What you are asked to do: Transcribe, word for word, the line containing "obj.matrix_world = world" and each line following it through the end of the listing below. Omit all other lines.

Entries:
★ ★ ★ ★ ★ ★ ★

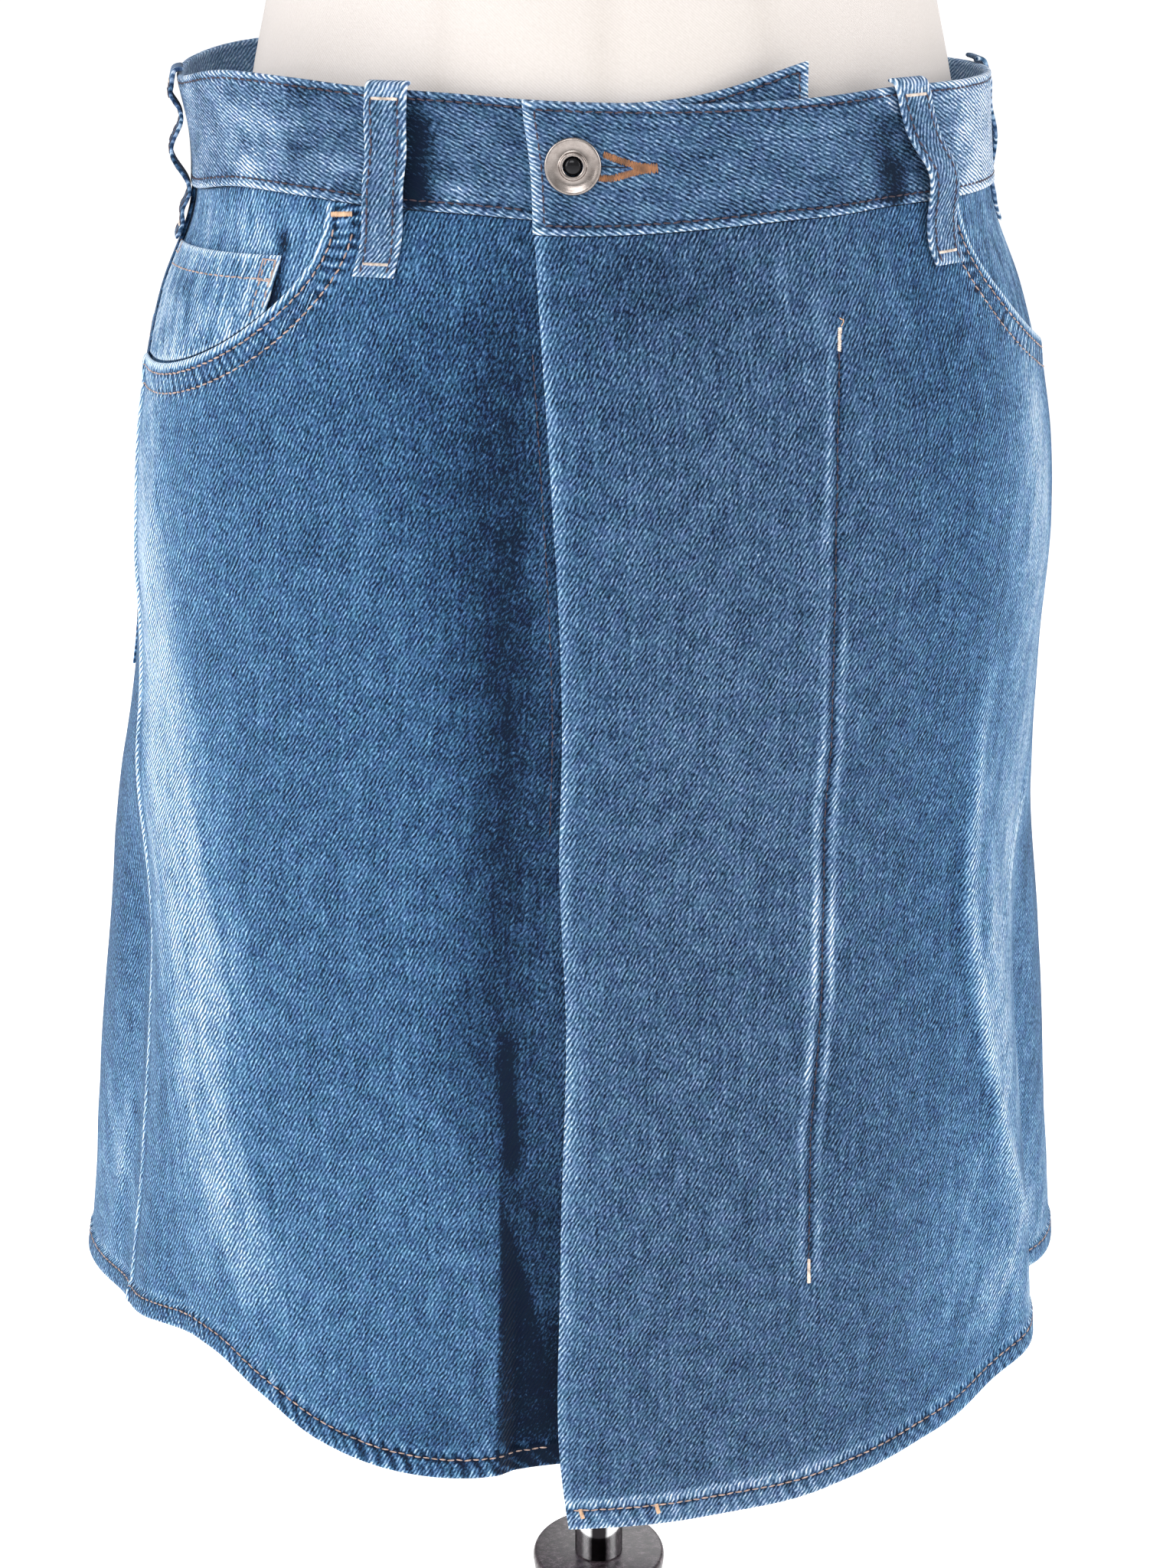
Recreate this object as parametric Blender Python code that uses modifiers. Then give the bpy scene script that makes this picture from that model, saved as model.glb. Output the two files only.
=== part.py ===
# A wrap-front denim skirt on a limbless dress form with its pole, post and round base.
# Metres, +Z up, origin on the floor under the pole. The front faces -Y, and +X is on its viewer's right.
# The cloth follows one surface, skirt_point(), which reads an angle round the garment and a depth under the
# top of the waistband. Angles are in degrees from the garment's own centre front, positive towards +X.
import math
from collections import namedtuple

import bmesh
import bpy
import numpy as np
from mathutils import Vector

for leftover in list(bpy.data.objects):
    bpy.data.objects.remove(leftover, do_unlink=True)

# ---------------------------------------------------------------- driving sizes
WAIST_TOP = 1.030  # height of the waistband's top edge at the front
TURN = 11.0  # degrees that the skirt is turned round on the form, towards +X
SQUARE = 0.03  # how far the plan is squared off from an ellipse
SEAM_GAP = 0.0003  # between two pieces that are sewn or laid together

CLOTH = 0.0015  # one layer of denim
HEM_CLOTH = 0.0026  # the hem, folded up twice
BAND_CLOTH = 0.0028  # the waistband, folded over its turnings
POCKET_CLOTH = 0.0012  # back pockets and coin pocket
BAND_DEPTH = 0.0405  # depth of the waistband's lower edge
HEM_FOLD = 0.0105  # height of the hem's fold

OVER_EDGE = -18.0  # free edge of the over panel and of its tab
UNDER_EDGE = 16.7  # free edge of the under panel and of its tab
MOUTH_START = 45.8  # where the pocket mouths leave the waistband
SIDE_SEAM = 90.0
BACK_SEAM = 180.0
MOUTH_DEPTH = 0.104  # depth at which a pocket mouth reaches the side seam
MOUTH_POWER = 2.2  # roundness of the scooped mouth
FACING_UNDERLAP = 0.014  # the facing runs this far under the front panel

TAB_RISE = 0.0120  # the under tab climbs this far above the over tab
TAB_STARTS = -6.0  # from this angle on
OVER_DROP = 0.0045  # the over tab's lower corner hangs this much lower
OVER_DROP_TURN = 34.0  # and its lower edge is level again this far on
LAP_TOP = 0.0018  # the over panel's inner face outside the skirt surface at the waist
LAP_HEM = 0.0030  # and at the hem
BAND_LAP = BAND_CLOTH + SEAM_GAP  # the over tab lies on the under tab
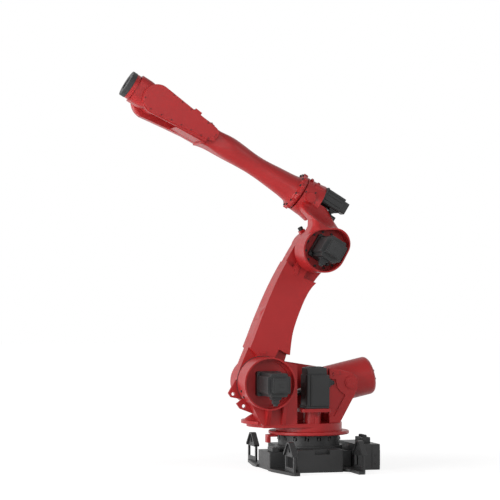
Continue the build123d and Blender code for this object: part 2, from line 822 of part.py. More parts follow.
def cup_outline(y, wall):
    with BuildSketch(side_plane(y)) as outline:
        with Locations((cup_x, cup_z)):
            Circle(elbow_bore + wall)
        with Locations((small_x, small_z)):
            Circle(elbow_bore_small + wall)
        make_hull()
    return outline.sketch


cover_x, cover_z = fore_point(cover_along, -6)
with BuildPart() as elbow_casting:
    add(cup_outline(elbow_outer, elbow_wall))
    extrude(amount=elbow_outer - elbow_inner, dir=(0, -1, 0))
    # neck, in shares of the elbow's rise below the forearm's axis
    sections = (
        (-0.98, elbow_inner + 2, elbow_outer - 2, -150, 170, 60),
        (-0.66, elbow_inner + 2, elbow_outer - 4, -150, 176, 60),
        (-0.52, elbow_inner + 2, 322, -132, 200, 60),
        (-0.47, elbow_inner + 2, 290, -118, 240, 60),
        (-0.38, 40, 226, -88, 272, 60),
        (-0.28, 8, 176, -38, 288, 60),
        (-0.14, 4, 140, 30, 292, 60),
        (-0.02, 0, 118, 86, 294, 50),
    )
    for share, y_low, y_high, along_low, along_high, corner in sections:
        x_mid, z_mid = fore_point((along_low + along_high) / 2, share * elbow_rise)
        plane = Plane(origin=(x_mid, (y_low + y_high) / 2, z_mid), x_dir=(0, 1, 0), z_dir=(-uz, 0, ux))
        with BuildSketch(plane):
            RectangleRounded(y_high - y_low, along_high - along_low, corner)
    loft(ruled=True)
    # housing on the forearm's axis, a little wider at its rear
    for along, radius in ((house_rear, house_radius + 4), (house_rear + 60, house_radius - 6),
                          (house_front - 52, house_radius - 8)):
        with BuildSketch(fore_section(along)):
            Circle(radius)
    loft(ruled=True)
    with BuildSketch(fore_section(house_front - 52)):
        Circle(house_radius - 8)
    with BuildSketch(fore_section(house_front - run_gap / 2)):
        Circle(seam_radius)
    loft()
    add(cup_outline(elbow_outer, 0))
    extrude(amount=elbow_cup_depth, dir=(0, -1, 0), mode=Mode.SUBTRACT)
    # flat boss for the round cover
    with BuildSketch(side_plane(house_radius + 3)):
        with Locations((cover_x, cover_z)):
            Circle(cover_radius + 4)
    extrude(amount=40)
finish(elbow_casting, "elbow_casting")

elbow_spin = Plane(origin=(elbow_x, elbow_outer - elbow_cup_depth + 40, elbow_z),
                   x_dir=(ux, 0, uz), z_dir=(0, -1, 0))
finish(cup_motor(elbow_spin, 40.0, 236.0, 42.0), "elbow_motor")


def wrist_motor(y, across, half, long, label):
    """A wrist motor behind the housing: flange, body and smaller end cap."""
    with BuildPart() as piece:
        with BuildSketch(fore_section(house_rear - seat_gap, y, across)):
            RectangleRounded(2 * half + 8, 2 * half + 8, 10)
        extrude(amount=-14)
        with BuildSketch(fore_section(house_rear - 14, y, across)):
            RectangleRounded(2 * half, 2 * half, 14)
        extrude(amount=-long)
        with BuildSketch(fore_section(house_rear - 14 - long, y, across)):
            RectangleRounded(1.5 * half, 1.5 * half, 8)
        extrude(amount=-44)
    finish(piece, label)


wrist_motor(54, 74, 59, 150, "roll_motor")
wrist_motor(-68, 78, 50, 140, "bend_motor")
wrist_motor(-60, -34, 46, 140, "turn_motor")

with BuildPart() as elbow_cover:
    with BuildSketch(side_plane(house_radius + 3 + 8)):
        with Locations((cover_x, cover_z)):
            Circle(cover_radius)
    extrude(amount=8)
finish(elbow_cover, "elbow_cover")

# Forearm: lobed flange, tapering tube, and the fork
with BuildPart() as forearm:
    with BuildSketch(fore_section(house_front + run_gap / 2)):
        Circle(seam_radius)
    extrude(amount=12)
    with BuildSketch(fore_section(house_front + 12)):
        Circle(flange_radius)
        with PolarLocations(lobe_circle, lobe_count, start_angle=15):
            Circle(lobe_radius)
    extrude(amount=flange_thick)
    tube = (
        (house_front + 14, 262, 262, 129, 0, -2),
        (house_front + 44, 226, 226, 111, 0, -3),
        (400, 206, 204, 101, 0, -3),
        (600, 166, 162, 80, 0, -4),
        (800, 164, 156, 77, 0, -4),
        (1000, 204, 164, 60, -14, -6),
        (fork_root + 24, 268, 184, 34, -26, -9),
    )
    for along, wide, tall, corner, y_mid, n_mid in tube:
        with BuildSketch(fore_section(along)):
            with Locations((y_mid, n_mid)):
                RectangleRounded(wide, tall, corner)
    loft()
    # journal in the elbow housing
    with BuildSketch(fore_section(house_front - run_gap / 2 + seat_gap)):
        Circle(roll_journal)
    extrude(amount=run_gap)
    # far arm of the fork
    far_x = fore_length + far_shift
    with BuildSketch(fore_side(-fork_inner)):
        with BuildLine():
            Polyline((fork_root, -84), (fork_root + 138, -92), (fork_root + 300, -112), (far_x, -far_round - 6))
            ThreePointArc((far_x, -far_round - 6), (far_x + far_round, -6), (far_x, far_round - 6))
            Polyline((far_x, far_round - 6), (fork_root, 76), (fork_root, -84))
        make_face()
    extrude(amount=fork_far - fork_inner)
    # near arm behind its cover
    near_round = cover_round + 4
    with BuildSketch(fore_side(fork_near)):
        with BuildLine():
            Polyline((fork_root, -70), (fore_length, -near_round))
            ThreePointArc((fore_length, -near_round), (fore_length + near_round, 0), (fore_length, near_round))
            Polyline((fore_length, near_round), (fork_root, 62), (fork_root, -70))
        make_face()
    extrude(amount=fork_near - fork_inner)
    # solid root between both arms, ending in a curved slot
    with BuildSketch(fore_side(fork_near - 2)):
        with BuildLine():
            Polyline((fork_root, 66), (fork_root, -82), (fork_slot - 4, -98))
            ThreePointArc((fork_slot - 4, -98), (fork_slot - 34, -8), (fork_slot - 4, 82))
            Line((fork_slot - 4, 82), (fork_root, 66))
        make_face()
    extrude(amount=fork_near + fork_far - 6)
    # low boss on the fork's top edge
    with BuildSketch(fore_side(fork_near - 4)):
        with BuildLine():
            Polyline((fork_slot - 132, 50), (fork_slot - 108, 92), (fork_slot - 64, 96), (fork_slot - 40, 70),
                     (fork_slot - 60, 40), close=True)
        make_face()
    extrude(amount=70)
finish(forearm, "forearm")

with BuildPart() as fork_cover:
    with BuildSketch(fore_side(fork_near + cover_thick + seat_gap)):
        with Locations((fore_length, 3)):
            Circle(cover_round)
        with Locations((fore_length - cover_length, 5)):
            Circle(cover_small)
        make_hull()
    extrude(amount=cover_thick)
    fillet(fork_cover.faces().sort_by(Axis.Y)[-1].edges(), 3)
finish(fork_cover, "fork_cover_left")

with BuildPart() as fork_cover_right:
    with BuildSketch(fore_side(-fork_far - seat_gap)):
        with Locations((fore_length + far_shift, -6)):
            Circle(far_round - 18)
        with Locations((fore_length - cover_length + 40, -4)):
            Circle(cover_small + 6)
        make_hull()
    extrude(amount=cover_thick)
    fillet(fork_cover_right.faces().sort_by(Axis.Y)[0].edges(), 3)
finish(fork_cover_right, "fork_cover_right")

# Wrist: drum on the fifth axis, square collar, neck ring
with BuildPart() as wrist:
    with BuildSketch(fore_side(wrist_half)):
        with Locations((fore_length, 0)):
            Circle(wrist_round)
    extrude(amount=2 * wrist_half)
    with BuildSketch(fore_section(fore_length + 40)):
        RectangleRounded(2 * wrist_half, 2 * wrist_round - 10, 30)
    with BuildSketch(fore_section(fore_length + collar_back)):
        RectangleRounded(2 * wrist_half, 2 * collar_half, 56)
    loft()
    with BuildSketch(fore_section(fore_length + collar_back)):
        RectangleRounded(2 * wrist_half, 2 * collar_half, 56)
    extrude(amount=collar_front - collar_back)
    with BuildSketch(fore_section(fore_length + collar_front)):
        Circle(neck_ring - 8)
    extrude(amount=6)
    with BuildSketch(fore_section(fore_length + collar_front + 6)):
        Circle(neck_ring)
    extrude(amount=tool_reach - tool_thick - collar_front - 6 - seat_gap)
    # journals in the fork
    with BuildSketch(fore_side(fork_inner - seat_gap)):
        with Locations((fore_length, 0)):
            Circle(wrist_journal)
    extrude(amount=2 * (fork_inner - seat_gap))
finish(wrist, "wrist")

with BuildPart() as tool_flange:
    with BuildSketch(fore_section(fore_length + tool_reach - tool_thick)):
        Circle(tool_radius)
    extrude(amount=tool_thick)
    rims = tool_flange.edges().filter_by(GeomType.CIRCLE)
    fillet(rims, 3)
    with BuildSketch(fore_section(fore_length + tool_reach - tool_recess)):
        Circle(tool_bore)
    extrude(amount=tool_recess, mode=Mode.SUBTRACT)
    with BuildSketch(fore_section(fore_length + tool_reach - 18)):
        with PolarLocations(tool_bolt_circle, 11, start_angle=15):
            Circle(5)
    extrude(amount=18, mode=Mode.SUBTRACT)
finish(tool_flange, "tool_flange")
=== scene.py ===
import json
import math

import bpy
from mathutils import Matrix, Vector

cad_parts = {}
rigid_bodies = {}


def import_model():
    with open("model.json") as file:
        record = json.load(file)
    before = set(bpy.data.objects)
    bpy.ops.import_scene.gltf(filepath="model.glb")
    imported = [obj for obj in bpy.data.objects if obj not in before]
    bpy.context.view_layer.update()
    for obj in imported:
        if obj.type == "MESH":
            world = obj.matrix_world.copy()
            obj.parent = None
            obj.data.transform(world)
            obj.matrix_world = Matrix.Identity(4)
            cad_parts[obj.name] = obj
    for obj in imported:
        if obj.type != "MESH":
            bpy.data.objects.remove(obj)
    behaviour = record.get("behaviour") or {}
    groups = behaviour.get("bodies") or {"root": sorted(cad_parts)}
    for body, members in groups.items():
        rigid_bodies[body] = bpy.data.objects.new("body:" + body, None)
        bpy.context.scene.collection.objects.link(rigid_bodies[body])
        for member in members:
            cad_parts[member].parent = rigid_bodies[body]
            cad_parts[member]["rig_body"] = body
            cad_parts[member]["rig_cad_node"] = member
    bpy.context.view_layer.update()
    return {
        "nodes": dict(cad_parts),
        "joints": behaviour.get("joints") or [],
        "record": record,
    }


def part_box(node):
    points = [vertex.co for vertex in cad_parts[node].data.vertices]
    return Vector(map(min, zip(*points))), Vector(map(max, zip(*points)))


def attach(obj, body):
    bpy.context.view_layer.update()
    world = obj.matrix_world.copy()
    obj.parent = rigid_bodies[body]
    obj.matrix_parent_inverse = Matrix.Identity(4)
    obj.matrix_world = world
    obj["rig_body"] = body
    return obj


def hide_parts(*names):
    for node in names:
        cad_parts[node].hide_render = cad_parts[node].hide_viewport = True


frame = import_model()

cadNodes = frame["nodes"]
scene = bpy.context.scene
scene.view_settings.view_transform = "Standard"

# places worked out from the joints; metres, +X the robot's front, +Y its left
jointPlace = {joint["name"]: Vector(joint["pos_m"]) for joint in frame["joints"]}
jointAxis = {joint["name"]: Vector(joint["axis"]) for joint in frame["joints"]}
shoulder = jointPlace["axis_2"]
elbow = jointPlace["axis_3"]
trunnion = jointPlace["balancer_swing"]
foreAlong = jointAxis["axis_4"]
foreAcross = Vector((-foreAlong.z, 0, foreAlong.x))
foreFoot = elbow + foreAcross * foreAcross.dot(jointPlace["axis_4"] - elbow)
rodAlong = (jointPlace["rod_swing"] - trunnion).normalized()
left = Vector((0, 1, 0))
ahead = Vector((1, 0, 0))
up = Vector((0, 0, 1))
steep = 0.9  # a direction with more than this share of Z counts as upright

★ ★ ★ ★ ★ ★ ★

Full solution:
    obj.matrix_world = world
    obj["rig_body"] = body
    return obj


def hide_parts(*names):
    for node in names:
        cad_parts[node].hide_render = cad_parts[node].hide_viewport = True


frame = import_model()

cadNodes = frame["nodes"]
scene = bpy.context.scene
scene.view_settings.view_transform = "Standard"

# places worked out from the joints; metres, +X the robot's front, +Y its left
jointPlace = {joint["name"]: Vector(joint["pos_m"]) for joint in frame["joints"]}
jointAxis = {joint["name"]: Vector(joint["axis"]) for joint in frame["joints"]}
shoulder = jointPlace["axis_2"]
elbow = jointPlace["axis_3"]
trunnion = jointPlace["balancer_swing"]
foreAlong = jointAxis["axis_4"]
foreAcross = Vector((-foreAlong.z, 0, foreAlong.x))
foreFoot = elbow + foreAcross * foreAcross.dot(jointPlace["axis_4"] - elbow)
rodAlong = (jointPlace["rod_swing"] - trunnion).normalized()
left = Vector((0, 1, 0))
ahead = Vector((1, 0, 0))
up = Vector((0, 0, 1))
steep = 0.9  # a direction with more than this share of Z counts as upright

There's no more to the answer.